• Raw data
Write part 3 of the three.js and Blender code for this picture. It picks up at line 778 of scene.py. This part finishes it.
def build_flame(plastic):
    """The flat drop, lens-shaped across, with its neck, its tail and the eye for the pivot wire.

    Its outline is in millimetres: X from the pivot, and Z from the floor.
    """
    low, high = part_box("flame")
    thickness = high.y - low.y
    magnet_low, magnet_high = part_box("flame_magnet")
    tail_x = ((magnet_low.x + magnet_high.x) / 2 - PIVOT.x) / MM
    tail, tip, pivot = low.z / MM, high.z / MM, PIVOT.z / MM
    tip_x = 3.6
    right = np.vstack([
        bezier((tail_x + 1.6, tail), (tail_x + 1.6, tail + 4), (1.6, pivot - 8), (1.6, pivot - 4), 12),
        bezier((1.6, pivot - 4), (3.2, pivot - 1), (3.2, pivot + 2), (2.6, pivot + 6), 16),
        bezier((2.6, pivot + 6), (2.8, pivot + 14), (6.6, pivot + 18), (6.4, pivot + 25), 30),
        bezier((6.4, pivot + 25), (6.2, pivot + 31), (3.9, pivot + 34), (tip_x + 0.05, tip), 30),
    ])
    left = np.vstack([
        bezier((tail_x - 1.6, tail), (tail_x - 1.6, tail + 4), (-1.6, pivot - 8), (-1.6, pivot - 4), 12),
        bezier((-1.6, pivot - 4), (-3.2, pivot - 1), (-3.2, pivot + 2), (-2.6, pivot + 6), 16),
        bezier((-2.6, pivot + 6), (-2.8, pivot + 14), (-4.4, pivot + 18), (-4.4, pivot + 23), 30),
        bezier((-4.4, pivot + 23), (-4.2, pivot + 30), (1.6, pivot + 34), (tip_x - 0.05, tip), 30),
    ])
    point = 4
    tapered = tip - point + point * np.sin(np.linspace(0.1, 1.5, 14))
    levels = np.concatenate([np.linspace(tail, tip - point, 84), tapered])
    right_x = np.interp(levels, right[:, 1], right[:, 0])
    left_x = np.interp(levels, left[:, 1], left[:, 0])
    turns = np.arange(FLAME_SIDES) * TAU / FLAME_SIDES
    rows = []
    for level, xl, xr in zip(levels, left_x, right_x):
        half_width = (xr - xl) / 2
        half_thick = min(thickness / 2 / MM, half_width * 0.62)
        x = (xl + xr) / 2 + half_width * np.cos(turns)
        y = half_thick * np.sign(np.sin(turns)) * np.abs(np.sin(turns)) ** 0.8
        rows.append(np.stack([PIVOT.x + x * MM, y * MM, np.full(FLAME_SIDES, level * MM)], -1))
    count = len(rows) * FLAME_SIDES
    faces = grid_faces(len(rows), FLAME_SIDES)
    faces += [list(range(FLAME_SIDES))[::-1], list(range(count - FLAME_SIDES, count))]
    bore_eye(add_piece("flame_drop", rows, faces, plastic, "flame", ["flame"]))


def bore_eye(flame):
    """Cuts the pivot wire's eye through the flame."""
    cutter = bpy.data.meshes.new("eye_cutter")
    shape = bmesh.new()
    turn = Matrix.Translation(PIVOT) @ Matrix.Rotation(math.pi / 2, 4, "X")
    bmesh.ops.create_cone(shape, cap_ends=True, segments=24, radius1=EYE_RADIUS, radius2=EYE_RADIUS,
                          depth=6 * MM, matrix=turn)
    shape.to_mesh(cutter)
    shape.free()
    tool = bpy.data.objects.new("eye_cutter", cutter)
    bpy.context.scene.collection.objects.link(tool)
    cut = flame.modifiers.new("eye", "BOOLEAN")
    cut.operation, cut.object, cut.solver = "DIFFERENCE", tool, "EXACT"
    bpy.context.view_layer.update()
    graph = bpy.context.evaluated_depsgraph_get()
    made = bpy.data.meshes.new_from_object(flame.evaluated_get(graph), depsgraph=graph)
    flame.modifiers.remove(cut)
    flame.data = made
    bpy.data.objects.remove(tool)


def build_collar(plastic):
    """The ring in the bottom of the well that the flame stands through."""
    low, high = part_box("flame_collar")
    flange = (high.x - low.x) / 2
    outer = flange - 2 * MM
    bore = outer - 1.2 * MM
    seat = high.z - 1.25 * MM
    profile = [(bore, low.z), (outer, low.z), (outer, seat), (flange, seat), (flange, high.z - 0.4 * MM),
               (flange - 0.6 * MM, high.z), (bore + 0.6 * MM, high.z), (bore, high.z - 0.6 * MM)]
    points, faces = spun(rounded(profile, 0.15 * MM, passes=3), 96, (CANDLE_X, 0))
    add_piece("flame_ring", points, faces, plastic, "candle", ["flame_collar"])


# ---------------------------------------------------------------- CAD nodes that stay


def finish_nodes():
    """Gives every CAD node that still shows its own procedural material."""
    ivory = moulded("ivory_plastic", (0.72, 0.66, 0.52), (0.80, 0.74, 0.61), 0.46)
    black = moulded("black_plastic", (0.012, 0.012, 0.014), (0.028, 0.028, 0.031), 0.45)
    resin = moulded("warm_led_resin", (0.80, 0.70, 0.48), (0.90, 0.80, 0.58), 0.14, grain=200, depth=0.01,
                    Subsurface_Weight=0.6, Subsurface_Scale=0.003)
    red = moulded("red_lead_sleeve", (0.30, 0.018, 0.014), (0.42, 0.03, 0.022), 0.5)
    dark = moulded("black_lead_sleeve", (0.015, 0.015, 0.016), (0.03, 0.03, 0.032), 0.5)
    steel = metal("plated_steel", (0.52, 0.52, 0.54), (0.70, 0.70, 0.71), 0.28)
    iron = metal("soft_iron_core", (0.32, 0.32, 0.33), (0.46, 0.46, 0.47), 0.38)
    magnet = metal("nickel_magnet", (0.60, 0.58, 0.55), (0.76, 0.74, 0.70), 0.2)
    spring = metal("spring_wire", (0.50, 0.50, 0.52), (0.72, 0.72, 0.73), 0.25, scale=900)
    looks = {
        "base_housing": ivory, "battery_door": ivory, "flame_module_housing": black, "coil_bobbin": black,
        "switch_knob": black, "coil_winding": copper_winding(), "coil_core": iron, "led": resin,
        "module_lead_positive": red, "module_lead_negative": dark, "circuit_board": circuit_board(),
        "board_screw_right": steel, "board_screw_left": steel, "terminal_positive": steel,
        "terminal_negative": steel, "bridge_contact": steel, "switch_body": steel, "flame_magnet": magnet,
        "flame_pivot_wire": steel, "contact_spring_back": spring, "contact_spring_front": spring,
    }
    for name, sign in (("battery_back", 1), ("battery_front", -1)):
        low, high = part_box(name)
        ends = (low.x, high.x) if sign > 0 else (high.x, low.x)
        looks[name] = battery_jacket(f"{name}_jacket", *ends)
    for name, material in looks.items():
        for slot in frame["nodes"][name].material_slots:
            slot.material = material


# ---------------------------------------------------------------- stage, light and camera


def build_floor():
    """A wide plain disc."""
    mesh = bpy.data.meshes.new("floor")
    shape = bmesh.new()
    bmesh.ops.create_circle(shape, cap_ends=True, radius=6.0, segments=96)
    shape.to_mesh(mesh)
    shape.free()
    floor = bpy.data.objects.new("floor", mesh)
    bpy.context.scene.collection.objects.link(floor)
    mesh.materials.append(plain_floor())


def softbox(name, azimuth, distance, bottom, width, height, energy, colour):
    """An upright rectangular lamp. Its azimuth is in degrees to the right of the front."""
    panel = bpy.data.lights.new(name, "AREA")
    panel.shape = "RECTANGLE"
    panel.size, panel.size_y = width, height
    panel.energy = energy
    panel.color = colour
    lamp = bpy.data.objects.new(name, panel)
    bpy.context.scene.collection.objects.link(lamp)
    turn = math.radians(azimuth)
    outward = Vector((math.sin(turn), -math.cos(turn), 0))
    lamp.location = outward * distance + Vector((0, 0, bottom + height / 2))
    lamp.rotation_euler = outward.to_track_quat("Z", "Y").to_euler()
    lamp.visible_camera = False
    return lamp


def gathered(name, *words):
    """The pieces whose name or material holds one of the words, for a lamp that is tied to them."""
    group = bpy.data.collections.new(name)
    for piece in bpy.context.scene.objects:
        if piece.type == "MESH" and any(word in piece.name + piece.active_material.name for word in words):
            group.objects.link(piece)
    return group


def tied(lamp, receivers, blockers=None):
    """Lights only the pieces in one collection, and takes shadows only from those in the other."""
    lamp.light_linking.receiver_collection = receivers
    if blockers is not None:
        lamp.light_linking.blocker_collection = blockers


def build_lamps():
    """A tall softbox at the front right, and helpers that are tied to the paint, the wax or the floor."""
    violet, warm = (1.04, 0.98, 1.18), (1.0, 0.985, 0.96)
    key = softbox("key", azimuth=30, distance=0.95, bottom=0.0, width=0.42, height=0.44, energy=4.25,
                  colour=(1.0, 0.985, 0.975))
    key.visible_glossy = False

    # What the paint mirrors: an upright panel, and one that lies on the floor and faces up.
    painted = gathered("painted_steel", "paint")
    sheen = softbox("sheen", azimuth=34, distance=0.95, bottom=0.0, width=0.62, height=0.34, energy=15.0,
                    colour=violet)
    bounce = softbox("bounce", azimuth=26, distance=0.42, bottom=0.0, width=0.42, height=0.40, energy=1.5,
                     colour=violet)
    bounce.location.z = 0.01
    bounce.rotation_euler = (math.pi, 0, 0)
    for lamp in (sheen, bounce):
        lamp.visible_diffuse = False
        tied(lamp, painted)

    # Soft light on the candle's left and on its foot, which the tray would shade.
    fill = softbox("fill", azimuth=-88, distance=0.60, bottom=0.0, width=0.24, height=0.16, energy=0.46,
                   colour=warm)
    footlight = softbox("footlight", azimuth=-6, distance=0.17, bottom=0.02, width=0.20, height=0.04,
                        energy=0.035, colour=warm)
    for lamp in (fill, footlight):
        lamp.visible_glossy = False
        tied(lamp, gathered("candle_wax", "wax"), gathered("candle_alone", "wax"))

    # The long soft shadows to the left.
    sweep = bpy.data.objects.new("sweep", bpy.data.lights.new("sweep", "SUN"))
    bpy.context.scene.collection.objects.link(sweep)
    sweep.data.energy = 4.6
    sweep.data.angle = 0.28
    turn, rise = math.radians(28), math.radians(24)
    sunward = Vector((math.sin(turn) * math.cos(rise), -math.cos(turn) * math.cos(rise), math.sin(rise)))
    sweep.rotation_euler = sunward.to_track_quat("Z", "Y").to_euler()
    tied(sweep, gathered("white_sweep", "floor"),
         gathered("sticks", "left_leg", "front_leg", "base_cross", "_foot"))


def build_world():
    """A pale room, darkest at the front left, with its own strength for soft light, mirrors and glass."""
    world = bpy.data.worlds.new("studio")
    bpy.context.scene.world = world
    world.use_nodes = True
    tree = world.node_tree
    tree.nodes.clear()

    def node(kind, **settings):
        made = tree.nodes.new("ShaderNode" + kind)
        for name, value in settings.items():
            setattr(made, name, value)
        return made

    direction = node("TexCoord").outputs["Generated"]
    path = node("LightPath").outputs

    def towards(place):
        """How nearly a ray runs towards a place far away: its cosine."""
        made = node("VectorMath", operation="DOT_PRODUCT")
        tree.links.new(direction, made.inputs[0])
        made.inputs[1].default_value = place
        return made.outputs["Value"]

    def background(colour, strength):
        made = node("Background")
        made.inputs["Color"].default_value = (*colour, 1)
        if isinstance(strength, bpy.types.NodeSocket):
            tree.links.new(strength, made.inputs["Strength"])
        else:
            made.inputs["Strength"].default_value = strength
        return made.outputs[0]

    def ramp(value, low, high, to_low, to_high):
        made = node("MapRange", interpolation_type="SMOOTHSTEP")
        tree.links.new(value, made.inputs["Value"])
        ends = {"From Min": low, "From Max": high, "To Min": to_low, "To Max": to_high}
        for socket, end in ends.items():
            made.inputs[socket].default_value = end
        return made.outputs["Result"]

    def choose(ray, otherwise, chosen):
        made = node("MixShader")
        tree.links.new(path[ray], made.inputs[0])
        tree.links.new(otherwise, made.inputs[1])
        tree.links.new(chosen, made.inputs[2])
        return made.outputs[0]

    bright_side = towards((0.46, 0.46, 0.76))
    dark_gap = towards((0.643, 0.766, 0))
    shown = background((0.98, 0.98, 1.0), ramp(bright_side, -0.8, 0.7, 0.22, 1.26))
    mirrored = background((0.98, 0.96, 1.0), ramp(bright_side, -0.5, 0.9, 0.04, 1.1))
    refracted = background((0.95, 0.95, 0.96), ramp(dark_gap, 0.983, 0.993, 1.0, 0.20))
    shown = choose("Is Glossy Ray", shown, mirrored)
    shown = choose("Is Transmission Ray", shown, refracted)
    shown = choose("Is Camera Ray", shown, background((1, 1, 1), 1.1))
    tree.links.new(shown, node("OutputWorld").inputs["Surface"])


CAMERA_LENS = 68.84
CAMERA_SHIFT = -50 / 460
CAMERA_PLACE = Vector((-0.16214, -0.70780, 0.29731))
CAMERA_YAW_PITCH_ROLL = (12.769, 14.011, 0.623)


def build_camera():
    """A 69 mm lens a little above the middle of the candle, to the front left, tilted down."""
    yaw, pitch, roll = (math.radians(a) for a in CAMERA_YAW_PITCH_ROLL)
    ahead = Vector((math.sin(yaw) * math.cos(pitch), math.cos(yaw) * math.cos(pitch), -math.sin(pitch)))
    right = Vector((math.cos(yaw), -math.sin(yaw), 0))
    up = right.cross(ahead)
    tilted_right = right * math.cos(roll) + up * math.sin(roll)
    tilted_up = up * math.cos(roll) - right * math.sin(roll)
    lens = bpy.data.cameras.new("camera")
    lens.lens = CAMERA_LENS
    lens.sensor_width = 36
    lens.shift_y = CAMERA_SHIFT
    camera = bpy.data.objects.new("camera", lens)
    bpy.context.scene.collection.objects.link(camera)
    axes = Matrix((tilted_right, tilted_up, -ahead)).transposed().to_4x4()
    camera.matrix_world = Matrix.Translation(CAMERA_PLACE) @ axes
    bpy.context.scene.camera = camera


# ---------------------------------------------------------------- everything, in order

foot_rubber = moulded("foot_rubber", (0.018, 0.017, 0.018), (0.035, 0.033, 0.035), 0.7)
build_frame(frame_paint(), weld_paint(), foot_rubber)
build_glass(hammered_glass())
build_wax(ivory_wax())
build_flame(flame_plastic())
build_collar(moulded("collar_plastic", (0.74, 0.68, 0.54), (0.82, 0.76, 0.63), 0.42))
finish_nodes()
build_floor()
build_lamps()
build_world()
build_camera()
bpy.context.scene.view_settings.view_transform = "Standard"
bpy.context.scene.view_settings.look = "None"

• Task to carry out
Give the lines again, exactly as they stand, from the beginning of the data through the line with "the pivot wire.".

• Final result
Write part 3 of the three.js and Blender code for this picture. It picks up at line 778 of scene.py. This part finishes it.
def build_flame(plastic):
    """The flat drop, lens-shaped across, with its neck, its tail and the eye for the pivot wire.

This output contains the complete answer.